The auld maw could have got him the sack as a conductor when, after a late shift he brought his satchel of takings home and she robbed a few bob out of it. I can imagine her unable to resist the prospect of ‘free cash’ even at her son’s ultimate expense.

When my ma and da got married in the April of 1958 at Martha Street registry office they successfully escaped for a while their respective families by hopping on a bus to London. My mother remembers her rank embarrassment as a newly-wed and deeply naïve nineteen-year-old her new mad mother-in-law in lieu of confetti shouting “Jean, remember yer a wummin’ noo” as my mum boarded the bus.

While in London my father worked in a variety of jobs: assistant butcher in Sainsbury’ and as he told us, a mayonnaise mixer at the Heinz factory in Acton. On his return he resumed his life as itinerant employee usually as a factory worker in light engineering. This was the late 50s and early 60s, times of near full employment when jobs were ten a penny. You literally could leave a job one day and start a new one the next.

 

From an early age, I remember being taken by my father to visit my granny and grandad (my mother had given up going to visit the in-laws early on through bruising experience). First it would be the detached bungalow in Clarkston then, for a short time quite near us in the ne St Leonard’s estate on the outskirts of East Kilbride, then, from about the mid to late 60s on it would be the lovely bungalow in Belmont on the outskirts of Ayr.

Happily, I would skip alongside my father’s seemingly giant strides up the hill from Clarkston train station up the winding hill to Ferineze Avenue from which escarpment one could take in a view spanning the whole of Glasgow. Clarkston was and is one of those places that don’t change much because they don’t have to. They have no need of refurbishments or community centres for disaffected kids because they were perfect to begin with. Solid houses, solid churches, pretty trees and pretty shops the locale is effective in every way in attracting the right sort of solid people to live in it. Engineers like my grandfather, solicitors, doctors and ‘the like’, all with solid little wives and clean-cut kids.
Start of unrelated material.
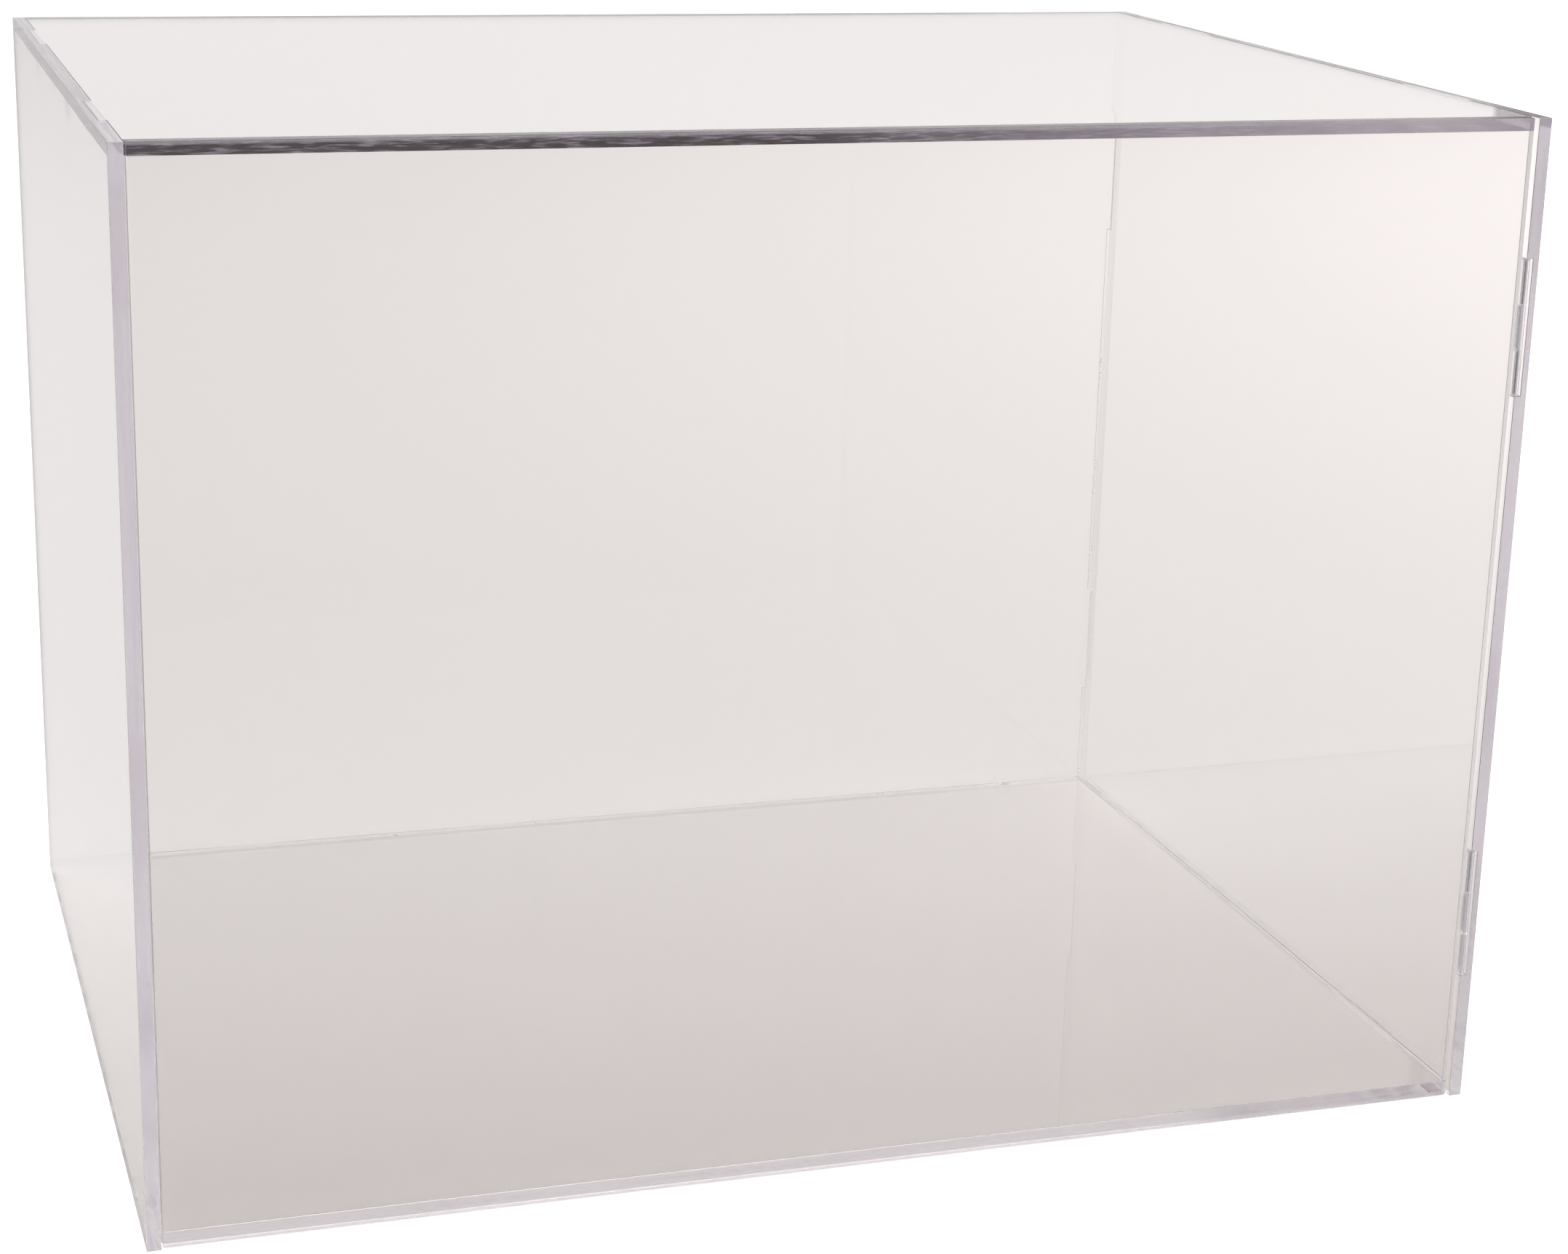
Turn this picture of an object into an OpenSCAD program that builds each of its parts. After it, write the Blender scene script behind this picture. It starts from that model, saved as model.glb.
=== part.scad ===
// Clear display case for a full-size football helmet, in millimetres.
// Five acrylic sheets are cemented into a box that is open at the front, and a sixth sheet
// is the door, on two small clear hinges let into the right side panel's front edge.
// +X is right, +Y is back and +Z is up. The origin is the middle of the underside.

/* [Case] */
// Outside width, left to right
case_w = 400; // [300:1:600]
// Outside depth, front to back
case_d = 300; // [240:1:500]
// Outside height
case_h = 300; // [240:1:500]
// Thickness of every sheet
sheet_t = 4; // [3.2:0.1:6]
// Thickness of the cement between two fixed sheets
cement_t = 0.05; // [0.02:0.01:0.1]

/* [Tabs] */
// Length of each locating tab
tab_len = 40; // [20:1:60]
// Distance from the case's outer corner to the nearest tab
tab_inset = 40; // [20:1:45]
// How far a tab's pocket goes into a side panel
tab_pocket = 2; // [1:0.1:2.4]

/* [Door] */
// Gap between the door's free end and the left side panel
door_side_gap = 0.5; // [0.3:0.1:2]
// Gap between the door's back and the sheets that it closes against
door_seat_gap = 0.3; // [0.3:0.1:1]
// Height of the door's lower end above the surface that the case stands on
door_floor_gap = 0.5; // [0.3:0.1:2]

/* [Hinges] */
// Length of each hinge recess in the right side panel
hinge_len = 40; // [24:1:60]
// Distance from the case's top or underside to the nearest hinge recess
hinge_inset = 40; // [20:1:55]
// How far a hinge recess goes into the right side panel
hinge_recess = 2; // [1.8:0.1:2.4]
// Radius of the knuckles
knuckle_r = 1.1; // [0.9:0.05:1.3]
// Radius of the hinge pin
pin_r = 0.55; // [0.4:0.05:0.6]
// Radial clearance between a pin and its knuckles
pin_clear = 0.03; // [0.01:0.01:0.1]
// Gap kept between hinge faces that move past each other
hinge_gap = 0.3; // [0.3:0.05:0.5]
// How far the knuckles sit behind the case's front face
knuckle_setback = 0.1; // [0:0.05:0.3]
// Thickness of the leaf that is bonded to the door's end
door_leaf_t = 0.7; // [0.5:0.1:1]
// How far that leaf stops short of the door's front face
door_leaf_setback = 0.8; // [0.6:0.1:1.2]
// Thickness of the web from that leaf to its knuckle
door_web_t = 1.2; // [0.8:0.1:1.3]

/* [Hidden] */
$fn = 64;

clear_acrylic = [0.86, 0.90, 0.94, 0.35];
clear_hinge = [0.93, 0.94, 0.96, 0.60];

// The box's main planes
side_x = case_w / 2;
inner_x = side_x - sheet_t;
front_y = -case_d / 2;
back_y = case_d / 2;
door_back_y = front_y + sheet_t;
roof_front_y = door_back_y + door_seat_gap;
roof_back_y = back_y - sheet_t - cement_t;

// Lower or front ends of the two tabs along an edge that spans lo to hi
function tab_starts(lo, hi) = [lo + tab_inset, hi - tab_inset - tab_len];

// Hinge axis: the knuckles turn clear of the recess floor and stay behind the front face
hinge_x = inner_x + hinge_recess - hinge_gap - knuckle_r;
hinge_y = front_y + knuckle_setback + knuckle_r;
leaf_face_x = hinge_x - knuckle_r - hinge_gap;
door_end_x = leaf_face_x - door_leaf_t;
door_left_x = -inner_x + door_side_gap;

lower_hinge_z = hinge_inset;
upper_hinge_z = case_h - hinge_inset - hinge_len;
leaf_len = hinge_len - 2 * hinge_gap;
knuckle_len = (leaf_len - 2 * hinge_gap) / 3;

// A block between two opposite corners
module block(low, high) {
    translate(low) cube(high - low);
}

// Pockets for the top, base and back sheets' tabs, cut into the right side panel's inner face
module tab_pockets() {
    x0 = inner_x - 1;
    x1 = inner_x + tab_pocket;
    for (y = tab_starts(front_y, back_y)) {
        y0 = y - cement_t;
        y1 = y + tab_len + cement_t;
        block([x0, y0, case_h - sheet_t - cement_t], [x1, y1, case_h + 1]);
        block([x0, y0, -1], [x1, y1, sheet_t + cement_t]);
    }
    for (z = tab_starts(0, case_h))
        block([x0, roof_back_y, z - cement_t], [x1, back_y + 1, z + tab_len + cement_t]);
}

// Side panel on the right; the left one is its mirror image without hinge recesses
module side_panel() {
    difference() {
        block([inner_x, front_y, 0], [side_x, back_y, case_h]);
        tab_pockets();
    }
}

module left_panel() {
    color(clear_acrylic) mirror([1, 0, 0]) side_panel();
}

module right_panel() {
    color(clear_acrylic) difference() {
        side_panel();
        for (z = [lower_hinge_z, upper_hinge_z])
            block([inner_x - 1, front_y - 1, z], [inner_x + hinge_recess, door_back_y, z + hinge_len]);
    }
}

// Sheet that lies between the side panels at height z, with two tabs at each end
module level_sheet(z) {
    sheet_x = inner_x - cement_t;
    tab_x = inner_x + tab_pocket - cement_t;
    union() {
        block([-sheet_x, roof_front_y, z], [sheet_x, roof_back_y, z + sheet_t]);
        for (y = tab_starts(front_y, back_y))
            block([-tab_x, y, z], [tab_x, y + tab_len, z + sheet_t]);
    }
}

module top_panel() {
    color(clear_acrylic) level_sheet(case_h - sheet_t);
}

module base_panel() {
    color(clear_acrylic) level_sheet(0);
}

module back_panel() {
    sheet_x = inner_x - cement_t;
    tab_x = inner_x + tab_pocket - cement_t;
    color(clear_acrylic) union() {
        block([-sheet_x, back_y - sheet_t, 0], [sheet_x, back_y, case_h]);
        for (z = tab_starts(0, case_h))
            block([-tab_x, back_y - sheet_t, z], [tab_x, back_y, z + tab_len]);
    }
}

module front_door() {
    color(clear_acrylic) block([door_left_x, front_y, door_floor_gap], [door_end_x, door_back_y, case_h]);
}

// Knuckle number i of three, counted upwards, around the hinge axis of the hinge at height z
module knuckle(z, i) {
    translate([hinge_x, hinge_y, z + hinge_gap + i * (knuckle_len + hinge_gap)])
        cylinder(r = knuckle_r, h = knuckle_len);
}

// Hole for the pin, through all three knuckles of the hinge at height z
module pin_hole(z) {
    translate([hinge_x, hinge_y, z - 1]) cylinder(r = pin_r + pin_clear, h = hinge_len + 2);
}

// Leaf in the side panel's recess: a strip behind the knuckles, and the two end knuckles
module side_leaf(z) {
    strip_x0 = inner_x + cement_t;
    strip_x1 = inner_x + hinge_recess - cement_t;
    strip_y0 = hinge_y + knuckle_r + hinge_gap;
    strip_y1 = door_back_y - cement_t;
    z0 = z + hinge_gap;
    color(clear_hinge) difference() {
        union() {
            block([strip_x0, strip_y0, z0], [strip_x1, strip_y1, z0 + leaf_len]);
            for (i = [0, 2]) {
                knuckle(z, i);
                web_z = z0 + i * (knuckle_len + hinge_gap);
                block([strip_x0, hinge_y, web_z], [strip_x1, strip_y0 + cement_t, web_z + knuckle_len]);
            }
        }
        pin_hole(z);
    }
}

// Leaf on the door's end: a thin plate, and the middle knuckle on its web
module door_leaf(z) {
    z0 = z + hinge_gap;
    web_z = z0 + knuckle_len + hinge_gap;
    color(clear_hinge) difference() {
        union() {
            block([door_end_x + cement_t, front_y + door_leaf_setback, z0],
                  [leaf_face_x, door_back_y, z0 + leaf_len]);
            block([leaf_face_x - door_leaf_t / 2, hinge_y - door_web_t / 2, web_z],
                  [hinge_x, hinge_y + door_web_t / 2, web_z + knuckle_len]);
            knuckle(z, 1);
        }
        pin_hole(z);
    }
}

module hinge_pin(z) {
    color(clear_hinge) translate([hinge_x, hinge_y, z + hinge_gap]) cylinder(r = pin_r, h = leaf_len);
}

module upper_hinge_side_leaf() { side_leaf(upper_hinge_z); }
module upper_hinge_door_leaf() { door_leaf(upper_hinge_z); }
module upper_hinge_pin() { hinge_pin(upper_hinge_z); }
module lower_hinge_side_leaf() { side_leaf(lower_hinge_z); }
module lower_hinge_door_leaf() { door_leaf(lower_hinge_z); }
module lower_hinge_pin() { hinge_pin(lower_hinge_z); }

left_panel();
right_panel();
top_panel();
base_panel();
back_panel();
front_door();
upper_hinge_side_leaf();
upper_hinge_door_leaf();
upper_hinge_pin();
lower_hinge_side_leaf();
lower_hinge_door_leaf();
lower_hinge_pin();
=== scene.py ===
"""Looks of the clear acrylic display case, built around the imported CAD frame. Metres, +Z up."""

import math

import bpy
from mathutils import Matrix, Vector


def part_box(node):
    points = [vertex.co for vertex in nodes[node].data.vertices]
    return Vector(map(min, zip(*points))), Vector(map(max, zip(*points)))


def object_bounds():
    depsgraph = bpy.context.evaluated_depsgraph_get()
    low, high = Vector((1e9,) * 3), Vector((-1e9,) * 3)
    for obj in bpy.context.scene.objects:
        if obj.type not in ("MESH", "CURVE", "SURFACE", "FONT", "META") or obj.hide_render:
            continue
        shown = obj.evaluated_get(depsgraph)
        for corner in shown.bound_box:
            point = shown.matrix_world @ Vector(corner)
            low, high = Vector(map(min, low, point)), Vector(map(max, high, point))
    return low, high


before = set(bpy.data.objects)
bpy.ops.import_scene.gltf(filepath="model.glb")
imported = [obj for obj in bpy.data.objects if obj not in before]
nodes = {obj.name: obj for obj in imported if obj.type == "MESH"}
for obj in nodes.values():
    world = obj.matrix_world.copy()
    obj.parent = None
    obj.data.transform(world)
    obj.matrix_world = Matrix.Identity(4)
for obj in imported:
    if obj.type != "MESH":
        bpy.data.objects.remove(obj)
cad_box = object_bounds()

MM = 0.001
X, Y, Z = 0, 1, 2


# ---------------------------------------------------------------- camera
# The photograph's viewpoint: a little left of the case and above its top, looking down.
CAMERA_PLACE = Vector((-0.2756, -0.9289, 0.4082))
CAMERA_LENS_MM = 71.95
CAMERA_SENSOR_MM = 36.0
CAMERA_AZIMUTH = math.radians(17.947)   # turned from +Y towards +X
CAMERA_PITCH = math.radians(-16.533)    # below the horizon
CAMERA_ROLL = math.radians(1.502)
CAMERA_CLIP = (0.01, 50)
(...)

My granny would greet us with her unusual ‘geh geh’ laugh and my granda would hang back with his;’ Hello, Robert, hello, son’, the latter meaning me. My granny was all pinny and flowery dress (except when my young mother did visit then her styles would invariably be aped by my granny and displayed at the next visit. She’d be in middle-aged woman’s attire except for a fashionable new bonnet) and my granda dressed like a smart elderly man long before it was his time to. Smart checked shirt and a pair of trousers which came all the way over his expanding belly and held up with a belt or braces. He had sleek silver hair and rosy cheeks and an air of dignified resignedness about him. He wouldn’t show you his melancholy but you knew it was there for his private moments. My granny was less knowable. On the surface cheery, even bluff but you came to know that there were other sides to her. My mother was easy prey for the auld yin and she knew exactly how to wound her.  My mother was referred to as ‘a streetwalker’ though in what context I cannot imagine. A woman less likely to pursue such a living you couldn’t find.

My granny would spit at someone like a goose if she was crossed, a single comment could cause a mayhem of upset and I remember one time standing outside the house with my mother and little brother as my father and grandad tried to calm a situation down. Whether she had what we’d call today ‘mental health issues’ I don’t know although she had an older sister who believed that men followed her when they clearly didn’t. I tend to think more she had street-cunning and would attack viciously if threatened or imagined she was being ‘done down’ somehow.

My grandparent's house smelled to me of apples and roses with just an edge of furniture polish but this memory could be influenced by my granda’s rosy cheeks and the apples and roses he lovingly nurtured. In the summer months, he spent as much time as he could in his garden which surrounded two sides of the house. In winter, it would be his garage where he pursued his other hobbies such as the fragrant Madeira wine he made perfectly. It seemed that his domain was always outside of the house and at least part of his intention was to be where my granny wasn’t for the most time possible. He’d be out trimming and weeding long into the crepuscular summer evenings while she’d be indoors amongst the pristine furnishings watching her shows on TV. My dad told us that the couple would go months without saying a word to one another after some wounding row.

Did I think she liked me very much? Nah, not really, but then I’m not sure that she liked anyone. It wasn’t really in her sphere of possibilities to feel that way about people, but I don’t necessarily feel it was because she was a cold person. She saw ‘usage’ in people; ways of gaining something, and if you were no use to her then she didn’t see any point. The only use I ever was to her is, so I’m told, when she took me out in my pram one time and realised that acquaintances in the locality would stop her to have a look at the baby (I had a head of the blondest hair as a child). As was the custom they’d leave ‘a few bob for the wean’. I don’t really need to tell you the rest.

She died wi’ some style the auld yin, from a heart attack on a runway in Tenerife. I wasn’t the slightest bit close to her. I barely ever spent any time alone with her (saving the pram adventure) and when I did visit alone one time to spend a week during the summer holidays, she had me in bed by 6pm, and I was 12-years-old by this time. Still, she was my granny and if I haven’t written this with even a scintilla of affection, I’ve given the wrong impression. I remember her face, physique, voice and laugh as if it were yesterday, and if we do all meet in an afterlife then there are many things I’d like to talk to this cunning auld grifter about.